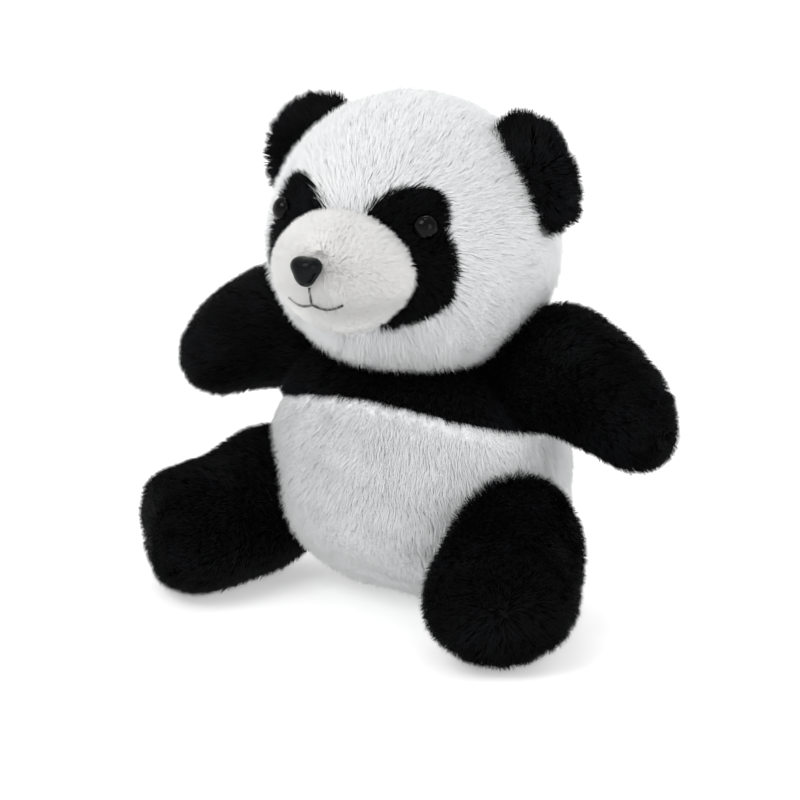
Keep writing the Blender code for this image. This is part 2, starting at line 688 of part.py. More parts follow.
def limb_parts(name, side_words, shape, ball_radius, pivot, outward, sideways, colour):
    """Both halves of a limb's skin and the stuffing inside it, for the left and the right limb."""
    skin_rings = ball_rings(ball_radius, BALL_SKIN_START, BALL_END, 4)[:-1] + list(blend_curve(shape, 7))
    fill_rings = ball_rings(ball_radius, -90.0, BALL_END, 7)[:-1] + list(blend_curve(shape, 7))
    for side, word in ((1.0, "left"), (-1.0, "right")):
        origin = mirrored(pivot, side)
        for half, side_word in zip((1.0, -1.0), side_words):
            turn = span(-90.0, 90.0, 10) if half > 0.0 else span(90.0, 270.0, 10)
            outer = limb_grid(skin_rings, pivot, outward, sideways, UP, turn, 0.0)
            inner = limb_grid(skin_rings, pivot, outward, sideways, UP, turn, CLOTH)
            points, faces = shell(outer, inner, closed=False)
            points = points + sideways * half * SEAM_GAP / 2.0
            full_name = name + "_" + word + "_" + side_word
            add_part(full_name, mirrored(points, side), faces, colour, 0.95, origin)
        surface = limb_grid(fill_rings, pivot, outward, sideways, UP, around(18), CLOTH + 2.0 * FILL_GAP)
        points, faces = solid(surface)
        reach = (points - pivot) @ outward
        limit = shape[-1][0] - CLOTH - FILL_GAP if shape[-1][1] < 1.0 else shape[-1][0]
        points = points - np.outer(np.maximum(reach - limit, 0.0), outward)
        add_part(name + "_" + word + "_stuffing", mirrored(points, side), faces, FIBRE, 1.0, origin)


limb_parts("arm", ("front", "back"), ARM_SHAPE, SHOULDER_BALL, SHOULDER, ARM_OUT, FORWARD, BLACK)
limb_parts("leg", ("outer", "inner"), LEG_SHAPE, HIP_BALL, HIP, LEG_OUT, LEG_ASIDE, BLACK)

sole_start, sole_width, sole_height, sole_lift = LEG_SHAPE[-1]
SOLE_RINGS = [(sole_start + SEAM_GAP, sole_width, sole_height, sole_lift),
              (sole_start + 1.6, sole_width - 0.6, sole_height - 0.6, sole_lift),
              (sole_start + 2.6, 0.78 * sole_width, 0.78 * sole_height, sole_lift),
              (sole_start + 3.1, 0.45 * sole_width, 0.45 * sole_height, sole_lift)]
for side, word in ((1.0, "left"), (-1.0, "right")):
    sole_points, sole_faces = solid(limb_grid(SOLE_RINGS, HIP, LEG_OUT, LEG_ASIDE, UP, around(18), 0.0))
    hip_origin = mirrored(HIP, side)
    shoulder_origin = mirrored(SHOULDER, side)
    add_part("leg_" + word + "_sole", mirrored(sole_points, side), sole_faces, BLACK, 0.95, hip_origin)
    shoulder_socket = add_cutter("shoulder_socket_" + word,
                                 *ball(shoulder_origin, SHOULDER_BALL + SHOULDER_ROOM))
    hip_socket = add_cutter("hip_socket_" + word, *ball(hip_origin, HIP_BALL + HIP_ROOM))
    for part in (yoke_front, yoke_back, torso_stuffing):
        cut(part, shoulder_socket)
    for part in (belly_panel, torso_stuffing):
        cut(part, hip_socket)
    if side > 0.0:
        cut(back_panel_left, shoulder_socket, hip_socket)
    else:
        cut(back_panel_right, shoulder_socket, hip_socket)
    cut(belly_panel, shoulder_socket)
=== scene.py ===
# %% [markdown]
# # A sitting plush panda
# The toy is sewn from pile fabric: a backing cloth with thousands of soft fibres standing on it.
# Each panel is cut flat, sewn inside out, turned and stuffed, so the cloth swells between seams.
# The looks are made the same way. First comes a skin for each stuffed part, then the pile that
# grows on it as real fibres, and last the hard pieces: eyes, nose and stitched mouth.
# Fur could also be a hair system or a bump texture. Mesh fibres are used here because they keep
# their shape in every program that opens the finished part.

# %% Load the frame
import json

import bpy
import numpy as np
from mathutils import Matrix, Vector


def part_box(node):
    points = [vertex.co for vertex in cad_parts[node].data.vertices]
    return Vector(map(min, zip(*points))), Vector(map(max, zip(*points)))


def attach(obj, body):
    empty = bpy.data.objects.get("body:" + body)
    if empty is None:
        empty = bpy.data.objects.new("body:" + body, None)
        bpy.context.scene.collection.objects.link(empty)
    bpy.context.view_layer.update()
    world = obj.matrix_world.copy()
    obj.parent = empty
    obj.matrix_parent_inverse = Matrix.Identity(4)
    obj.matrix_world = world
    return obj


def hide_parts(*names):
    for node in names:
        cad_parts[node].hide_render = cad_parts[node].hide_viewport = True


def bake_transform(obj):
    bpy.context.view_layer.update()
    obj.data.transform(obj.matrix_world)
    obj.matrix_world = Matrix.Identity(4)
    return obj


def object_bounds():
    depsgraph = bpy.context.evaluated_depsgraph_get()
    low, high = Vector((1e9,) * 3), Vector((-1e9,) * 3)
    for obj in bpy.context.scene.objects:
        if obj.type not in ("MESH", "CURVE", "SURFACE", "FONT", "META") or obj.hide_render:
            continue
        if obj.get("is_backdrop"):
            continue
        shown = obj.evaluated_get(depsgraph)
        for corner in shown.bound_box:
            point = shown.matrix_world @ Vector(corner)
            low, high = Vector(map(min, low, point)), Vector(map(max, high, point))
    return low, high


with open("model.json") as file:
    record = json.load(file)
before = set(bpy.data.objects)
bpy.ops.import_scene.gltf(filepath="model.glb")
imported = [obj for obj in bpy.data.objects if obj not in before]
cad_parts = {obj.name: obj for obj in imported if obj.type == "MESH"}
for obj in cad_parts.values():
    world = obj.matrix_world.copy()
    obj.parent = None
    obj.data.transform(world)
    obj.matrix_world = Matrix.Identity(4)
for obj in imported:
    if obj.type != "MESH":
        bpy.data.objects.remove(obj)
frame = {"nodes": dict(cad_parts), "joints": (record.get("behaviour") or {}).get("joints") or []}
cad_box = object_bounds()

MM = 0.001
JOINTS = {joint["name"]: joint for joint in frame["joints"]}

# %% [markdown]
# ## Where things are
# Every place comes from the frame: the joints say where the head, arms and legs turn, and the
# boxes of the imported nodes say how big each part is. Lengths below are in millimetres, because
# a toy maker thinks in millimetres, and turn into metres where a mesh is made.

# %% Places and sizes from the frame
def box_of(*nodes):
    """Lowest and highest corner of several nodes together, in millimetres."""
    corners = [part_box(node) for node in nodes]
    low = np.min([np.array(corner[0]) for corner in corners], axis=0) / MM
    high = np.max([np.array(corner[1]) for corner in corners], axis=0) / MM
    return low, high


def pivot_of(joint):
    """A joint's place in millimetres."""
    return np.array(JOINTS[joint]["pos_m"]) / MM


NECK = pivot_of("neck_turn")
SHOULDER = pivot_of("arm_left_raise")
HIP = pivot_of("leg_left_spread")
head_low, head_high = box_of("face_panel", "head_back_left", "head_back_right")
torso_low, torso_high = box_of("belly_panel", "back_panel_left", "back_panel_right")

HEAD_LIFT = 55.0
HEAD_SINK = 2.5
HEAD_SIZE = (head_high - head_low) / 2.0
HEAD_CENTRE = np.array([0.0, (head_low[1] + head_high[1]) / 2.0, NECK[2] + HEAD_LIFT])
HEAD_TOP = head_high[2] - HEAD_CENTRE[2]
HEAD_BOTTOM = HEAD_CENTRE[2] - NECK[2] + HEAD_SINK
HEAD_PITCH = np.radians(2.5)
TORSO_WIDTH = torso_high[0]
TORSO_DEPTH = (torso_high[1] - torso_low[1]) / 2.0
TORSO_MIDDLE_Y = (torso_low[1] + torso_high[1]) / 2.0
UP = np.array([0.0, 0.0, 1.0])
SIDES = ((1.0, "left"), (-1.0, "right"))


def mirrored(side):
    """A factor that keeps the left side's places (1) or mirrors them onto the right side (-1)."""
    return np.array([side, 1.0, 1.0])


print("head", np.round(HEAD_SIZE, 1), "top", round(HEAD_TOP, 1), "torso", round(TORSO_WIDTH, 1))

# %% [markdown]
# ## Meshes from arrays
# A skin is a grid of points: rings that go round the part, from one pole to the other. The
# rings become quads, each pole becomes a fan of triangles, and the result is one closed form.
# Numpy works out all the points at once, which is much faster than moving vertices one by one.

# %% Mesh helpers
def signed_volume(points, triangles):
    """The sum of a . (b x c) over the triangles: six times the volume, positive if they face outward."""
    a, b, c = (points[triangles[:, k]] for k in range(3))
    return np.einsum("ij,ij->", a, np.cross(b, c))


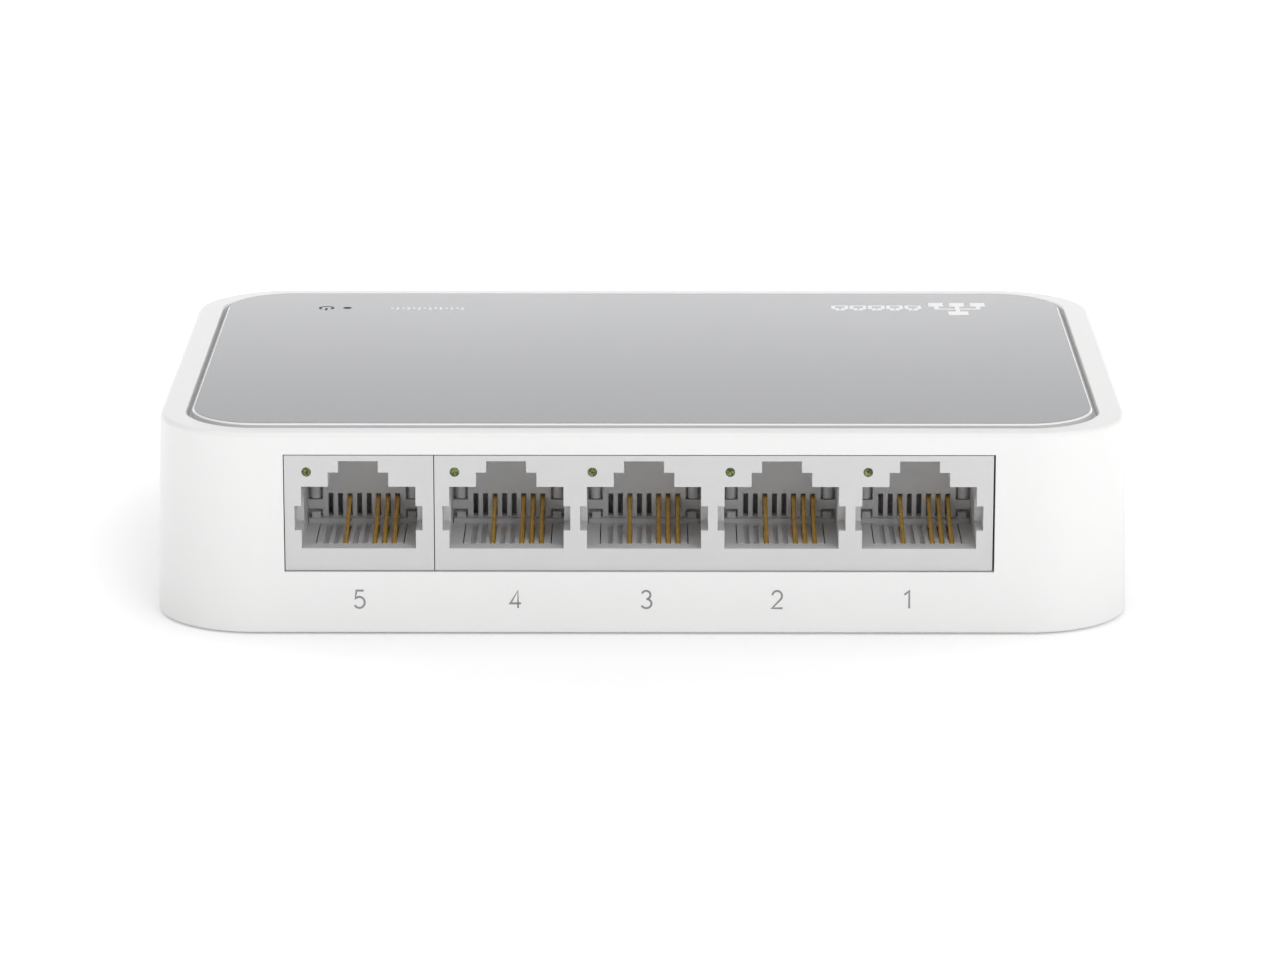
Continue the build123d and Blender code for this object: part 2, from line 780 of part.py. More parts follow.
def crystal():
    """Metal crystal can: a stadium with a base flange."""
    (x, y), (w, d, h) = crystal_centre, crystal_size
    base = Plane.XY.offset(board_top) * Pos(x, y)
    can = extrude(base * SlotOverall(w, d), amount=h)
    can = fillet(edges_at(can, board_top + h), crystal_fillet)
    wider, thick = crystal_flange
    return can + extrude(base * SlotOverall(w + wider, d + wider), amount=thick)


def capacitor(can):
    """Standing electrolytic can with a pinched groove, a scored top and two leads."""
    x, y = can["centre"]
    r, h = can["radius"], can["height"]
    top = board_top + h
    body = rod(x, y, board_top, top, r)
    body = fillet(edges_at(body, top), can_fillet)
    ring = Torus(r + can_groove["reach"], can_groove["radius"])
    body -= Pos(x, y, board_top + can_groove["height"]) * ring
    long, short = r * can_score["share"], can_score["half"]
    for dx, dy in ((long, short), (short, long)):
        body -= box(x - dx, x + dx, y - dy, y + dy, top - can_score["depth"], top + 1)
    for side in (-1, 1):
        body += rod(x + side * can_lead_offset, y, tail_low, board_top, can_lead_radius)
    return body


def block_part(centre, size, bevel):
    """Small moulded part standing on the board."""
    (x, y), (w, d, h) = centre, size
    body = box(x - w / 2, x + w / 2, y - d / 2, y + d / 2, board_top, board_top + h)
    return chamfer(edges_at(body, board_top + h), bevel)


def inductor():
    """Shielded power inductor: a square core with a round winding window."""
    x, y = inductor_centre
    body = block_part(inductor_centre, inductor_size, inductor_bevel)
    top = board_top + inductor_size[2]
    return body - rod(x, y, top - inductor_window["depth"], top + 1, inductor_window["radius"])


def regulator():
    """Eight-pin regulator body with its leads in the same node."""
    (x, y), (w, d, h) = regulator_centre, regulator_size
    low = board_top + regulator_lift
    solids = box(x - w / 2, x + w / 2, y - d / 2, y + d / 2, low, low + h).solids()
    for i in range(regulator_pins):
        px = x + (i - (regulator_pins - 1) / 2) * regulator_pitch
        for direction in ("+y", "-y"):
            lead = gull_lead(px, y, direction, d / 2, regulator_lead_height, regulator_lead)
            solids += lead.solids()
    return Compound(children=solids)


def small_parts(rows, size):
    """Rows of chip parts."""
    w, d, h = size
    parts = []
    for x, y, count in rows:
        for i in range(count):
            px = x + i * row_pitch
            parts += box(px - w / 2, px + w / 2, y - d / 2, y + d / 2, board_top, board_top + h).solids()
    return Compound(children=parts)


def main():
    centres = port_centres()
    save("upper_housing", upper_housing())
    save("top_plate", top_plate())
    save("plate_adhesive", plate_adhesive())
    save("top_overlay", top_overlay())
    save("power_light_guide", power_light_guide())
    save("bottom_cover", bottom_cover())
    save("rating_label", rating_label())
    for name, place in foot_places.items():
        save(name, foot(place))
    save("case_screws", case_screws())
    save("board_screws", board_screws())
    save("circuit_board", circuit_board())
    save("single_jack_housing", jack_housing(window_left + window_gap, jack_divider - window_gap / 2, [5]))
    right = window_right - 2 * window_gap
    save("quad_jack_housing", jack_housing(jack_divider + window_gap / 2, right, [4, 3, 2, 1]))
    for n, x in centres.items():
        save(f"contact_carrier_{n}", contact_carrier(x))
        save(f"contact_springs_{n}", contact_springs(x))
        save(f"contact_leads_{n}", contact_leads(x))
        save(f"link_light_guide_{n}", link_light_guide(x))
    lamps = [lamp_at(x + lamp_offset, jack_face + guide_drop_depth) for x in centres.values()]
    save("link_lamps", Compound(children=[s for lamp in lamps for s in lamp.solids()]))
    save("power_lamp", lamp_at(*power_lamp_place))
    save("power_inlet_housing", power_inlet_housing())
    save("power_inlet_pin", power_inlet_pin())
    save("power_inlet_spring", power_inlet_spring())
    save("power_inlet_anchor", power_inlet_anchor())
    save("power_inlet_switch", power_inlet_switch())
    save("quad_transformer", module_body(quad_module))
    save("quad_transformer_leads", module_leads(quad_module))
    save("single_transformer", module_body(single_module))
    save("single_transformer_leads", module_leads(single_module))
    save("switch_chip", chip_body())
    save("switch_chip_leads", chip_leads())
    save("crystal_can", crystal())
    save("bulk_capacitor_1", capacitor(capacitor_large))
    save("bulk_capacitor_2", capacitor(capacitor_small))
    save("power_inductor", inductor())
    save("regulator", regulator())
    save("input_diode", block_part(diode_centre, diode_size, diode_bevel))
    save("chip_capacitors", small_parts(capacitor_rows, small_chip_size))
    save("chip_resistors", small_parts(resistor_rows, resistor_size))


main()
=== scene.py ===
import json
import math
import bpy
import numpy as np
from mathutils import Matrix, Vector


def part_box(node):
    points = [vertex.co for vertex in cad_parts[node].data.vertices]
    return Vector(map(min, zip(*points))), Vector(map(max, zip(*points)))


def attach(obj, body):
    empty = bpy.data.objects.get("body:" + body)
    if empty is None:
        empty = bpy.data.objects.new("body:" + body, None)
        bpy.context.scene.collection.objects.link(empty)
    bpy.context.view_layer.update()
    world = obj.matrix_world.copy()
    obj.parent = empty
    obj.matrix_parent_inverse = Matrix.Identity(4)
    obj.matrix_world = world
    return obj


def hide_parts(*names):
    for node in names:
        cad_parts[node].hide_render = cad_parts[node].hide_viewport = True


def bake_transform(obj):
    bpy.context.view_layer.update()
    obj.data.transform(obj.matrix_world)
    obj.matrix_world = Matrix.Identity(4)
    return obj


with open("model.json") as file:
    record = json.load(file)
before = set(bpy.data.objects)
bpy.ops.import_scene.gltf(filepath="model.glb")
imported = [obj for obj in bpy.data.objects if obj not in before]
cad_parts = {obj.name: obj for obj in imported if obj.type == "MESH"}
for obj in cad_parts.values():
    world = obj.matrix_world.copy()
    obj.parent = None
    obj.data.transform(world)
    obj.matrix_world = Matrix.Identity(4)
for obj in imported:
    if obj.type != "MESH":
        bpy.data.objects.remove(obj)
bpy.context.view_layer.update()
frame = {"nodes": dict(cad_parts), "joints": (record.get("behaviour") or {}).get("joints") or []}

mm = 0.001
body = "switch_body"
nodes = frame["nodes"]

# ---- camera first: a long lens, a little above the port side
cameraLook = {
    "lens": 146.2,
    "place": (1.31, -559.94, 154.26),   # mm
    "tilt": 75.33,                      # degrees up from looking straight down
    "turn": 0.166,                      # degrees, anticlockwise seen from above
    "sensor": 36.0,
    "near": 0.01, "far": 20.0,          # metres
}
cam = bpy.data.cameras.new("camera")
cam.lens = cameraLook["lens"]
cam.sensor_width = cameraLook["sensor"]
cam.clip_start = cameraLook["near"]
cam.clip_end = cameraLook["far"]
camObject = bpy.data.objects.new("camera", cam)
camObject.location = [v * mm for v in cameraLook["place"]]
camObject.rotation_euler = (math.radians(cameraLook["tilt"]), 0, math.radians(cameraLook["turn"]))
bpy.context.scene.collection.objects.link(camObject)
bpy.context.scene.camera = camObject
bpy.context.scene.view_settings.view_transform = "Standard"
print("camera set")


# ---- mesh makers
# Quads between neighbours on an nu by nv grid, closed round either way
def gridFaces(nu, nv, wrapU=False, wrapV=False):
    i = np.arange(nu if wrapU else nu - 1)
    j = np.arange(nv if wrapV else nv - 1)
    a, b = np.meshgrid(i, j, indexing="ij")
    c, d = (a + 1) % nu, (b + 1) % nv
    return np.stack([a * nv + b, c * nv + b, c * nv + d, a * nv + d], -1).reshape(-1, 4)


# Faces of a closed shape, turned over if its volume comes out negative. The volume is a sixth of
# the sum, over fans of triangles, of each corner's dot with the cross of the next two.
def outward(co, groups):
    volume = 0.0
    for faces in groups:
        for k in range(1, faces.shape[1] - 1):
            p, q, r = co[faces[:, 0]], co[faces[:, k]], co[faces[:, k + 1]]
            volume += np.einsum("ij,ij->", p, np.cross(q, r))
    return [faces if volume > 0 else faces[:, ::-1] for faces in groups]


# Several shapes, each (corners, face groups), put one after another in one mesh
def joined(shapes):
    corners, faces, start = [], [], 0
    for co, groups in shapes:
        corners.append(co)
        for group in outward(co, groups):
            faces += (group + start).tolist()
        start += len(co)
    return np.vstack(corners), faces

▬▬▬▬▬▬

» Exercise aim: Nothing but the lines from the one with "HIP_BALL + HIP_ROOM))" through the one with "low, high = Vector((1e9,)" should be retyped; include both and keep them exact.

» Result of this exercise:
    hip_socket = add_cutter("hip_socket_" + word, *ball(hip_origin, HIP_BALL + HIP_ROOM))
    for part in (yoke_front, yoke_back, torso_stuffing):
        cut(part, shoulder_socket)
    for part in (belly_panel, torso_stuffing):
        cut(part, hip_socket)
    if side > 0.0:
        cut(back_panel_left, shoulder_socket, hip_socket)
    else:
        cut(back_panel_right, shoulder_socket, hip_socket)
    cut(belly_panel, shoulder_socket)
=== scene.py ===
# %% [markdown]
# # A sitting plush panda
# The toy is sewn from pile fabric: a backing cloth with thousands of soft fibres standing on it.
# Each panel is cut flat, sewn inside out, turned and stuffed, so the cloth swells between seams.
# The looks are made the same way. First comes a skin for each stuffed part, then the pile that
# grows on it as real fibres, and last the hard pieces: eyes, nose and stitched mouth.
# Fur could also be a hair system or a bump texture. Mesh fibres are used here because they keep
# their shape in every program that opens the finished part.

# %% Load the frame
import json

import bpy
import numpy as np
from mathutils import Matrix, Vector


def part_box(node):
    points = [vertex.co for vertex in cad_parts[node].data.vertices]
    return Vector(map(min, zip(*points))), Vector(map(max, zip(*points)))


def attach(obj, body):
    empty = bpy.data.objects.get("body:" + body)
    if empty is None:
        empty = bpy.data.objects.new("body:" + body, None)
        bpy.context.scene.collection.objects.link(empty)
    bpy.context.view_layer.update()
    world = obj.matrix_world.copy()
    obj.parent = empty
    obj.matrix_parent_inverse = Matrix.Identity(4)
    obj.matrix_world = world
    return obj


def hide_parts(*names):
    for node in names:
        cad_parts[node].hide_render = cad_parts[node].hide_viewport = True


def bake_transform(obj):
    bpy.context.view_layer.update()
    obj.data.transform(obj.matrix_world)
    obj.matrix_world = Matrix.Identity(4)
    return obj


def object_bounds():
    depsgraph = bpy.context.evaluated_depsgraph_get()
    low, high = Vector((1e9,) * 3), Vector((-1e9,) * 3)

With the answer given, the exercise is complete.